The second session focuses on making the connection between U.S. Latino history and experience, as well as highlighting Chilean immigrants as they have traveled from South to North and North to South America. This session will be led by award-winning playwright and ASU professor Guillermo Reyes, who will speak about the Chileans in the United States through his own memoir, highlighting the cultural diversity of the Latino immigrant experience. Mario Rojas from Catholic University of America traces the popular Mexican-American legend Joaquin Murrieta and the changes in Murrieta’s story throughout time and across continents, concentrating on how it appeared in Chile.

Also, award-winning Chilean author Lucia Guerra-Cunningham, 2013 recipient of the prestigious Casa de las Americas prize in the category Indigenous Cultures, will speak about the Mapuche Conflict and the reorganization of communities for greater autonomy, recognition of rights and the recovery of land since the Chilean transition to democracy in Mapuche literature.

Additional topics throughout the day are photography (David William Foster from ASU's School of International Letters and Cultures), film (Cynthia Tompkins from ASU's School of International Letters and Cultures), university student protests (Alicia del Campo from California State University, Long Beach) and Chilean Nobel-prize winner Gabriela Mistral’s Motivos (Elizabeth Horan from ASU's College of Liberal Arts and Sciences).

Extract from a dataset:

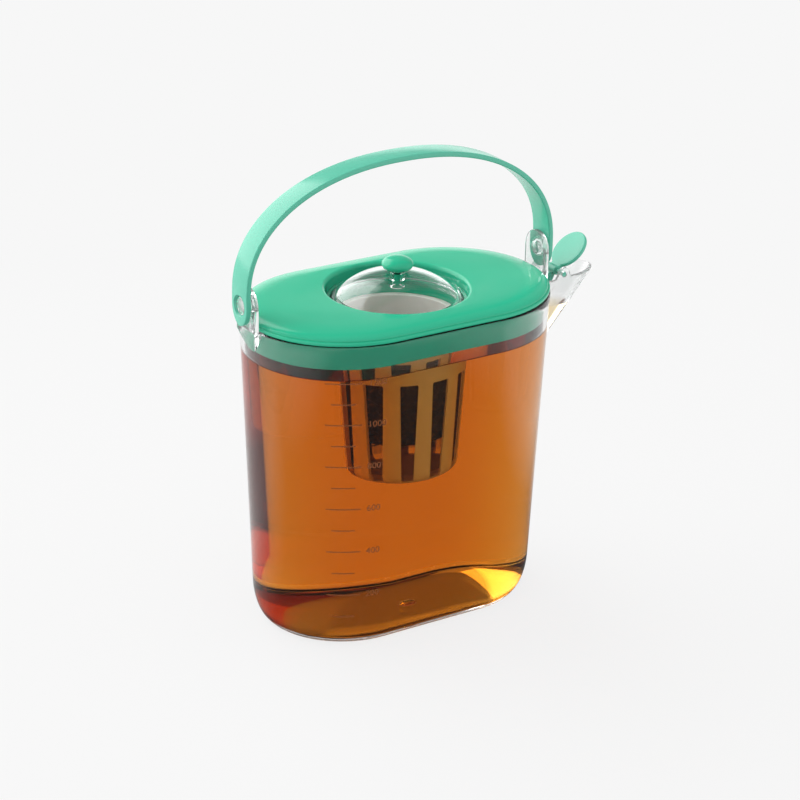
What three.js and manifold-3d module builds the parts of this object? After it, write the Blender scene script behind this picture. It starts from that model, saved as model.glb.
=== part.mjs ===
// Iced tea maker: a flat-sided clear jug with a spout, a swing handle, a lift-off lid,
// an infuser that hangs in the lid, a clear cover with a knob, and a flap on the spout.
// Millimetres, +Z up. The origin is the middle of the jug's foot, on the surface that
// it stands on. +X points to the spout and Y runs across the narrow side.

import * as THREE from 'three';
import { mergeVertices } from 'three/addons/utils/BufferGeometryUtils.js';
import Module from 'manifold-3d';

const wasm = await Module();
wasm.setup();

// Jug: outline at the rim and, carried on down, at the foot
const rimHalfLength = 75;
const rimHalfWidth = 45.7;
const rimHeight = 149.7;
const footHalfLength = 68.7;
const footHalfWidth = 40.8;
const footRoundHeight = 16;
const footRoundWidth = 6;
const innerFootRound = 2;
const jugWall = 1.8;
const floorThickness = 3;
const endReachShare = 1.05;

// Spout: a beak that grows out of the wall from its toe to its mouth
const spoutToeHeight = 105.8;
const spoutToeHalfWidth = 4;
const spoutToeSink = 0.3;
const spoutReach = 31.7;
const spoutTipDrop = 1.1;
const spoutMouthHalfWidth = 9.6;
const spoutMouthRise = 2.2;
const spoutWall = 1.7;
const spoutNoseShare = 1.5;
const spoutPortDrop = 14;

// Ears of the jug that carry the handle
const pivotRise = 11.4;
const earRadius = 8.3;
const earThickness = 2.2;
const earPlay = 0.7;
const earStandOff = 0.2;
const earFootDrop = 12.4;
const earFootSink = 1.4;
const earShoulderDrop = 2;
const studRadius = 4;
const studCoreRadius = 3;
const studFaceWall = 1.3;

// Swing handle: a flat strap bent to a superellipse
const strapThickness = 2.4;
const strapHalfWidth = 6.9;
const strapTopHalfWidth = 6.3;
const strapRise = 57.5;
const strapTail = 9.2;
const strapStraight = 5;
const strapPower = 2.2;
const strapRecess = 0.6;
const countersink = 0.9;

// Lid: lip on the rim, skirt inside it, crowned top
const lipHeight = 1.7;
const lipInset = 0.3;
const lidGroove = 0.9;
const lidGrooveHeight = 0.4;
const crownLength = 13;
const crownHeight = 3.3;
const lidSkin = 1.8;
const skirtDrop = 11.2;
const skirtWall = 1.6;
const skirtClearance = 0.4;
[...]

The conference culminates with award-winning writer and theorist Juan Villegas from the University of California, Irvine, who will speak about Chilean theater in the world today.

“Chile: Looking Back, Moving Forward” was organized by Claudia Villegas-Silva, a faculty member in ASU’s New College of Interdisciplinary Arts and Sciences, the core college on the West campus. The event is presented by New College, with support from the School of Humanities, Arts and Cultural Studies; the Hispanic Heritage Committee; and the Committee on Campus Inclusion.